Konstantin Tsiolkovsky published the basic physics of how a rocket escapes Earth’s gravity in 1903. Those laws of physics applied in 1957 when Sputnik was launched. They’ll apply the same way again when/if, in 2012, 55 years later, North Korea gets something out into orbit.
While the math looks intimidating, it’s Newton, some systems thinking and some calculus.
There are engineering difficulties with respect to stress, force, and materials sciences that are not trivial. In general, however, the science involved in sending a payload into orbit are known and uncontroversial. I’m not reading angry blogs about the right escape velocity or the proper way to calculate an integral. There aren’t a series of ‘camps’ that have sprung up around fundamental aerospace physics. It’s settled. There are no more gaps in our current knowledge.

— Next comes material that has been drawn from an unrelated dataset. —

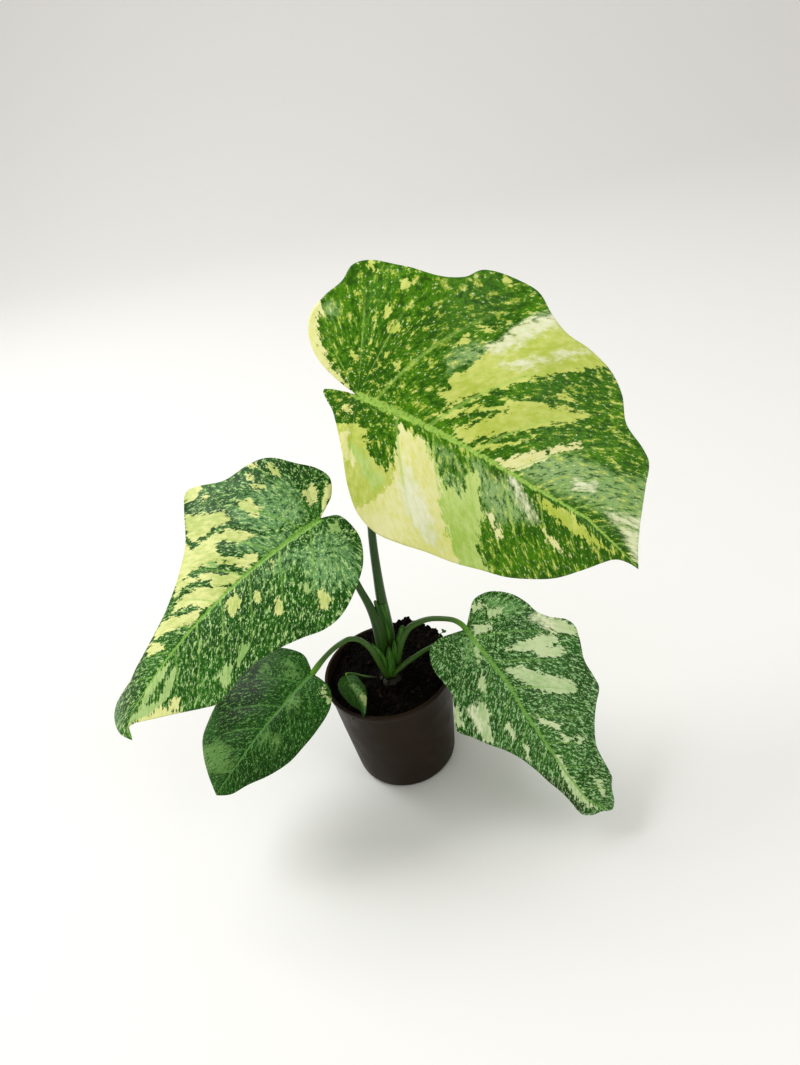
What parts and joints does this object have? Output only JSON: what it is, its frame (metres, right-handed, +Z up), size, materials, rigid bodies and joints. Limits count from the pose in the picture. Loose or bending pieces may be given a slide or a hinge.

In marketing you can’t say that the same things that worked reliably in 1957 would work in 2012.
Here’s an ad from 1957, right around when Sputnik was launched. Take some time to watch it.
Here’s an ad for the same company from 2012. Again, compare.
Try running that 1957 ad today. Would it be effective? Try running that 1957 ad in any country where it is 1957 today (Thailand, for instance). Would it be effective? Probably not. Even if you updated it for color, we, ourselves have changed. The idea of staged road test as though it was objective would be treated with incredulity. (There wasn’t a second annual auto decathlon, was there?)
Would that 2012 Chevy commercial about the end of the world work in 1957? Somehow, I don’t think post-apocalyptic imagery would have played very well during the Red Scare, especially after Sputnik.
Physics isn’t marketing. The gravity well that is Earth is a fairly constant. The system that is ourselves, and the interplay between what we produce in marketing, and what marketing does to us, is dynamic. It makes identifying the natural laws of marketing extraordinarily difficult.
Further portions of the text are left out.